On the Republican side, New York Congresswoman Claudia Tenney announced on July 6 that she intends to introduce legislation in the House she is calling the Combating Attacks on our National Alcoholic Drinks by Allies Act the CANADA Act, as it is styled. The bill would trigger a Section 301 investigation under the Trade Act of 1974 into the provincial liquor board bans. If investigators determine that unfair trade practices occurred, the legislation would open the door for the U.S. Trade Representative to impose retaliatory tariffs and other countermeasures.

“Canadian provinces cannot be allowed to hold American wineries, breweries, and distilleries hostage and attempt to ransom them,” Tenney said in a statement.

Beyond wine, the broader damage to the U.S. alcohol sector has been steep. The Distilled Spirits Council of the United States reported a 63 percent collapse in U.S. spirits exports to Canada in the span of a single year a figure that has sharpened calls for action from distillers, brewers, and vintners alike.

For now, neither Quebec nor Ontario appears ready to blink. A spokesperson for Premier Fréchette made the province’s position clear on July 10, stating that the measure would stay in place “as long as the United States maintains these unjustified tariffs,” and that any reconsideration would only come once Washington reverses course.

Ontario Premier Doug Ford has echoed that stance. During a visit to Washington last month, Ford indicated that American alcohol would return to Ontario shelves only when U.S. tariffs are lifted and Trump’s annexation rhetoric is walked back. He further tied any resolution to the renewal of the Canada–United States–Mexico Agreement, known as CUSMA. When Tenney unveiled the CANADA Act, Ford pushed back directly: “We won’t back down. The fastest and only way to get U.S. alcohol back on Ontario shelves is for the U.S. to drop its illegal tariffs on Canada.”

That pathway may be narrowing.
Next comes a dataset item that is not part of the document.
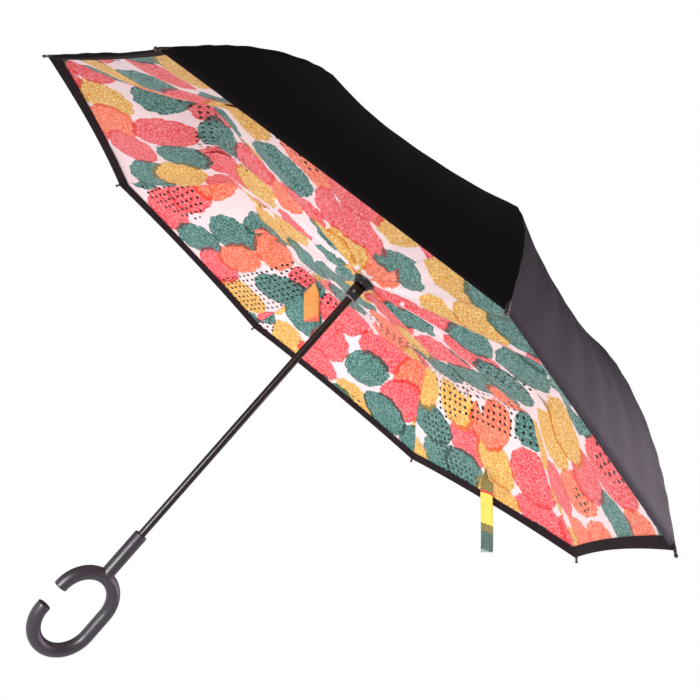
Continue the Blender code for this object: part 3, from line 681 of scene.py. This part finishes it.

The Trump administration announced last week that it would not pursue a full 16-year renewal of CUSMA as Canada and Mexico had sought. Instead, Washington proposed a rolling annual review process that could stretch for up to a decade after which the agreement would lapse entirely if all three parties fail to agree on an extension.

With trade talks in flux and political positions hardening on both sides of the border, American winemakers are left waiting to see whether diplomacy or legislation can reopen the world’s most lucrative market for their product before the losses become permanent.